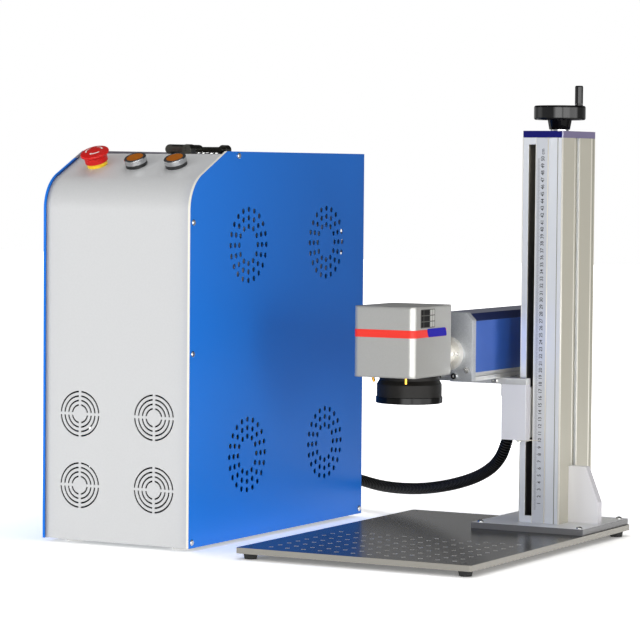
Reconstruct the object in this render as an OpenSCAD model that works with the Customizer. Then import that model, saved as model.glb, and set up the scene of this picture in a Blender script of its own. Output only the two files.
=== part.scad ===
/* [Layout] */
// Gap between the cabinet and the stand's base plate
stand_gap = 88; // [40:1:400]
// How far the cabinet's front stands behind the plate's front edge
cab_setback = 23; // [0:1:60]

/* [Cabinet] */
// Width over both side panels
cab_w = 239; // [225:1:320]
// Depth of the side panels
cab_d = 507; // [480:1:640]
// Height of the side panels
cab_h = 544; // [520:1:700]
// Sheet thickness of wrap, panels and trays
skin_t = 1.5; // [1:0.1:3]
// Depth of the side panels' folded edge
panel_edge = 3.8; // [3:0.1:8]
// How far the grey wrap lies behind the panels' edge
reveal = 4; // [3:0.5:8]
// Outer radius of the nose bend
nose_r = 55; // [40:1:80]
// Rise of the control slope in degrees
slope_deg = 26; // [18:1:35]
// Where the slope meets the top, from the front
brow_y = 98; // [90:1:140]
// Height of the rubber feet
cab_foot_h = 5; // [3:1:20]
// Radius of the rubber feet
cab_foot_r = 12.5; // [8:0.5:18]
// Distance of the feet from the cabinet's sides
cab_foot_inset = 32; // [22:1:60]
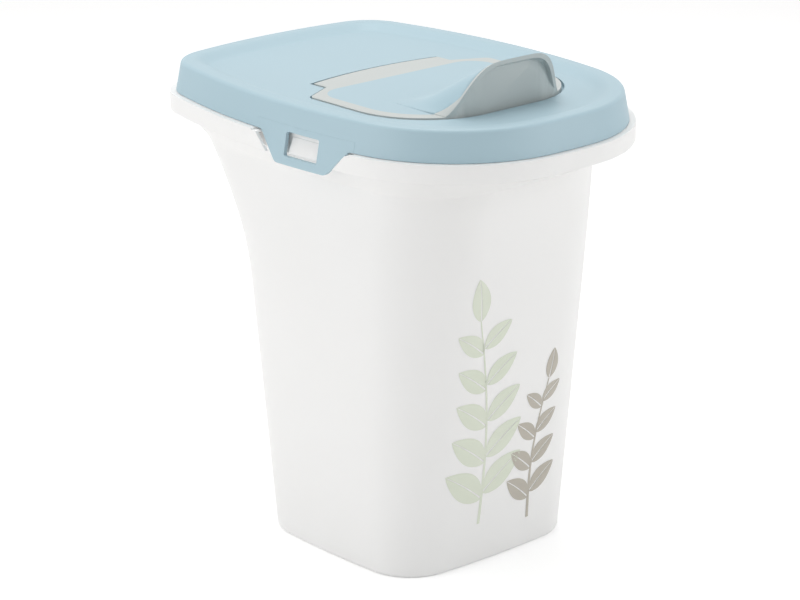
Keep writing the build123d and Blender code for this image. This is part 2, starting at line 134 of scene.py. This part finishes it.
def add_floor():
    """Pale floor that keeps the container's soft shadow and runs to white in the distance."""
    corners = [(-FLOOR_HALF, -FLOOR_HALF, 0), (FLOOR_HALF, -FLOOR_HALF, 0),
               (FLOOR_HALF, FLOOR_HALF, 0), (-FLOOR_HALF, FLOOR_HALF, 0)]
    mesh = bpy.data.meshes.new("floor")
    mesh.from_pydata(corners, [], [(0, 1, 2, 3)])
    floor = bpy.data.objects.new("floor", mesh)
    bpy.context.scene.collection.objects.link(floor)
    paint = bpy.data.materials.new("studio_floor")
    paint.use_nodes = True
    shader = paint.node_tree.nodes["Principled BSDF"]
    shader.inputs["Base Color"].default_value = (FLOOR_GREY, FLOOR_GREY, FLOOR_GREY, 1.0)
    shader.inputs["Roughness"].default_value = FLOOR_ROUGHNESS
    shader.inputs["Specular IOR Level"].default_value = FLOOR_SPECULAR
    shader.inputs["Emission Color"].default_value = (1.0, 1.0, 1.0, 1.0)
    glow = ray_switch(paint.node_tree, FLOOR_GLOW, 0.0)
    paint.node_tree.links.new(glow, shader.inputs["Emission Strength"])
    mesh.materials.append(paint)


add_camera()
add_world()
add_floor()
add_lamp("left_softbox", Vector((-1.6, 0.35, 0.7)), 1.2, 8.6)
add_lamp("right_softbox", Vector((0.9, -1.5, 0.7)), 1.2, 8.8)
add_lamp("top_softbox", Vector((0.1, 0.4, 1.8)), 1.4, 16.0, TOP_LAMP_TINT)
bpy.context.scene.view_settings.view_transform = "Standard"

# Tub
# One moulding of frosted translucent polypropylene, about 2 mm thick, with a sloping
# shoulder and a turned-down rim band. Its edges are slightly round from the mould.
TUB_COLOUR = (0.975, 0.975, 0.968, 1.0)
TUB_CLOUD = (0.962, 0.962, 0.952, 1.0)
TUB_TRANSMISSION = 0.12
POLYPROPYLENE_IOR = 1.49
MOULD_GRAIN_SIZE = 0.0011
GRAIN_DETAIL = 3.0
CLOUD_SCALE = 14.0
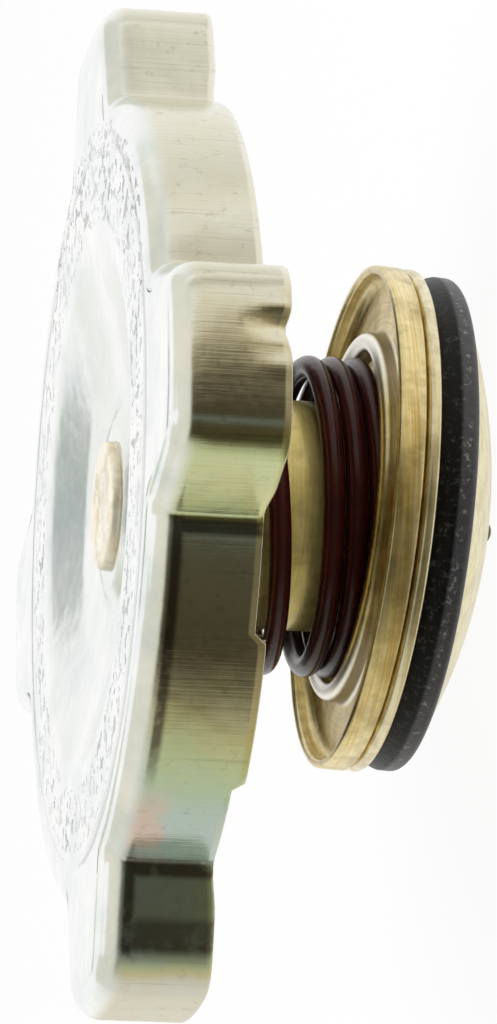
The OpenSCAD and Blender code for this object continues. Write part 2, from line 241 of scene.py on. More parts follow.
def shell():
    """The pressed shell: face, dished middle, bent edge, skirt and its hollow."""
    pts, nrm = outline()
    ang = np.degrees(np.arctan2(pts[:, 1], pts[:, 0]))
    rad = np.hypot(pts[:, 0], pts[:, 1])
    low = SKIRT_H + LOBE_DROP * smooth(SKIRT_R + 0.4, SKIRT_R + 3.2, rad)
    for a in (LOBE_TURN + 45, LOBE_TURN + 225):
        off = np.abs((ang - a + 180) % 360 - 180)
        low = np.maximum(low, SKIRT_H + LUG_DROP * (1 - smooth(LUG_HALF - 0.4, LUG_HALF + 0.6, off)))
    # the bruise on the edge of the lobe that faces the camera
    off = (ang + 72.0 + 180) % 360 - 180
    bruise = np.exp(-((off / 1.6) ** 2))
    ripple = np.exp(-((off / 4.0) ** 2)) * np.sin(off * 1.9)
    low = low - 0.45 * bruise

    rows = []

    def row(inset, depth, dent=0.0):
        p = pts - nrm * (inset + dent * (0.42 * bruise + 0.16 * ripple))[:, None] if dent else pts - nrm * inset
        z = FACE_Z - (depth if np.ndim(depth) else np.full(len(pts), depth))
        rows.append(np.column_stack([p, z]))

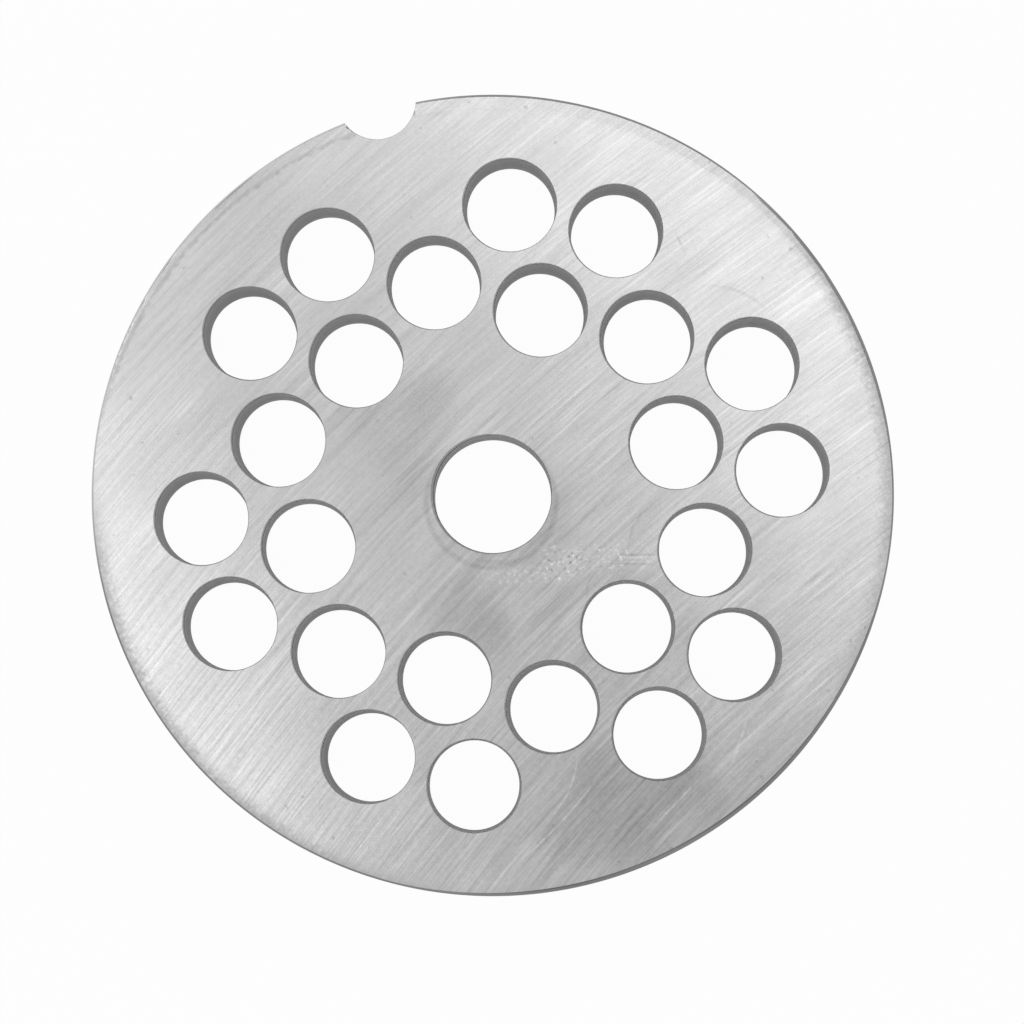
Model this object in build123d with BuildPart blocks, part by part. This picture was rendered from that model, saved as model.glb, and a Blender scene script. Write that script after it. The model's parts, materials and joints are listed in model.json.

◆ ◆ ◆ ◆ ◆

• _Problem statement_:
Restate, please, word for word the span of records running from the first line to the line bearing "cab_setback = 23; // [0:1:60]", both included, and nothing outside it.

• _Exercise answer_:
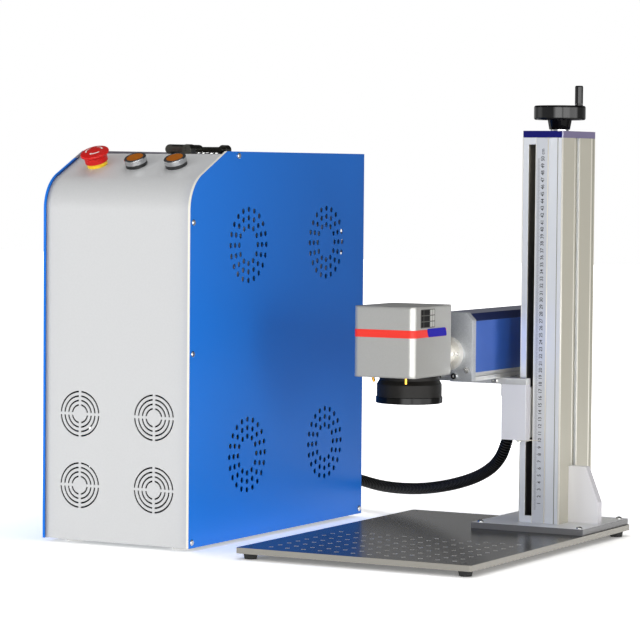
Reconstruct the object in this render as an OpenSCAD model that works with the Customizer. Then import that model, saved as model.glb, and set up the scene of this picture in a Blender script of its own. Output only the two files.
=== part.scad ===
/* [Layout] */
// Gap between the cabinet and the stand's base plate
stand_gap = 88; // [40:1:400]
// How far the cabinet's front stands behind the plate's front edge
cab_setback = 23; // [0:1:60]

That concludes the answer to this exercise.